Categories: Uncategorized

1 reply

  1. Defining grade level is a little like defining rigor. Anyone can recognize when it’s not present in a lesson, but it’s hard to accurately define ab initio. Kind of like Ed Meese in reverse, if you are old enough to get the reference.

    Anyway, MAP may be close to the worst instrument in the universe for defining whether a student is “grade-level” proficient because it is an adaptive test and you’ll only get a couple dozen “grade-level” questions while the rest probe above and below to determine where a student falls. Paradoxically, this is an efficient way to determine a student’s relative “level” or their progress relative to peers but not their proficiency at whatever that level even represents. And remember there is still no equating table to TNready, so it’s anyone’s guess what a particular RIT “means”. I.e., there is no such thing as passing or failing it.

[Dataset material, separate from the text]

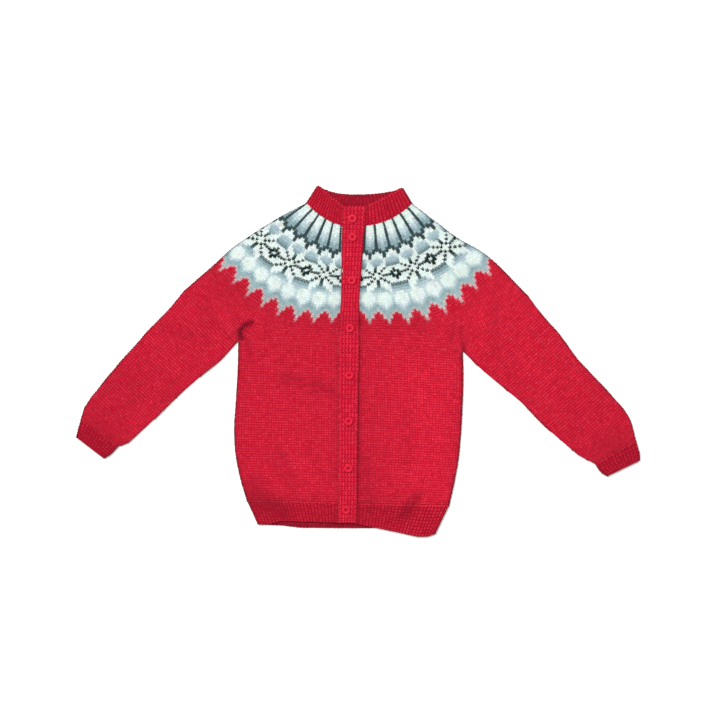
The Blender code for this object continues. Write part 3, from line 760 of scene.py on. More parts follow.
def yoke_round(rounds, share, back_middle, back_level):
    """A round of the yoke or the neckband, whose back's bends lie between the front's and its own middle."""
    left = yoke_side(rounds[0], share, left_front_edge)
    right = yoke_side(rounds[1], share, right_front_edge)
    halves = []
    for _, _, (bend_x, bend_y), end, roundness in (left, right):
        bend = (bend_x, bend_y * (1 - back_level) + back_middle[1] * back_level)
        halves.append(rounded_line(back_middle, bend, end, roundness))
    back = np.vstack((halves[0][::-1], halves[1][1:]))
    return open_round(left[0], left[1], back, right[1], right[0][::-1])


def yoke_back_middle(share):
    front_y = (smooth_row(YOKE_LEFT_ROUNDS, share)[0] + smooth_row(YOKE_RIGHT_ROUNDS, share)[0]) / 2
    return BACK_MIDDLE_X, front_y + YOKE_BACK_RISE * share**2


def neck_round(share):
    middle = (BACK_MIDDLE_X, float(np.interp(share, (0, 1), NECK_BACK_MIDDLE_Y)))
    return yoke_round((NECK_LEFT_ROUNDS, NECK_RIGHT_ROUNDS), share, middle, 1.0)


def sleeve_rounds(sections, count):
    """Rounds from the cuff's end of these sections up to the yoke's."""
    shares = np.linspace(0.0, 1.0, len(sections))
    rows = [(share, *section) for share, section in zip(shares, sections)]
    return [tube_round(smooth_row(rows, 1 - step / count)) for step in range(count + 1)]


class Cloth:
    """A surface of cloth through rounds of points, with even steps along each round."""

    def __init__(self, rounds, closed=False, steps=AROUND):
        self.points = np.array([evenly(line, steps) for line, _ in rounds])
        self.closed = closed
        self.lengths = []
        self.folds = []
        for line, folds in rounds:
            along = np.cumsum(np.linalg.norm(np.diff(line, axis=0), axis=1))
            self.lengths.append(along[-1])
            self.folds.append([along[index - 1] / along[-1] for index in folds])
        self.lengths, self.folds = np.array(self.lengths), np.array(self.folds)
        across = np.gradient(self.points, axis=1)
        if closed:
            across[:, 0] = across[:, -1] = self.points[:, 1] - self.points[:, -2]
        up = np.gradient(self.points, axis=0)
        normals = np.cross(across, up)
        normals /= np.linalg.norm(normals, axis=2, keepdims=True)
        self.turned = normals[:, steps // 12, 2].mean() < 0
        self.normals = -normals if self.turned else normals

    def at(self, row, share):
        """Places and normals on the cloth, at rows that may run a little past its ends."""
        rows, steps = self.points.shape[0] - 1, self.points.shape[1] - 1
        share = share % 1.0 if self.closed else np.clip(share, 0.0, 1.0)
        i = np.clip(np.floor(row).astype(int), 0, rows - 1)
        j = np.clip(np.floor(share * steps).astype(int), 0, steps - 1)
        t = (row - i)[..., None]
        s = (share * steps - j)[..., None]
        found = []
        for grid in (self.points, self.normals):
            low = grid[i, j] * (1 - s) + grid[i, j + 1] * s
            high = grid[i + 1, j] * (1 - s) + grid[i + 1, j + 1] * s
            found.append(low * (1 - t) + high * t)
        return found

    def row_folds(self, row):
        return (self.folds[row] + self.folds[row + 1]) / 2

    def marks(self, row):
        """Where this row of stitches starts, folds and ends, as shares of its round."""
        return (0.0, *self.row_folds(row), 1.0)

    def row_length(self, row):
        return (self.lengths[row] + self.lengths[row + 1]) / 2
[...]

    An interesting tidbit is that there IS an ACT equating table, and the correlations are good. Not much worse a predictor than the ACT’s own suite of middle grades tests. If you look at actual MNPS RITs (not the growth crap from the presentation), they are very much in line with the ACT levels we get at the end of the student pipeline.

    PS: You may recall that at least one other state’s teachers tried, unsuccessfully, to get the ACT suite to be used in lieu of state testing. Although such a move is supported by the likes of the Maury superintendent, heck will freeze over before TNDOE allows it.

    Until then, MAP should be treated with a grain of salt the size of the future soccer stadium.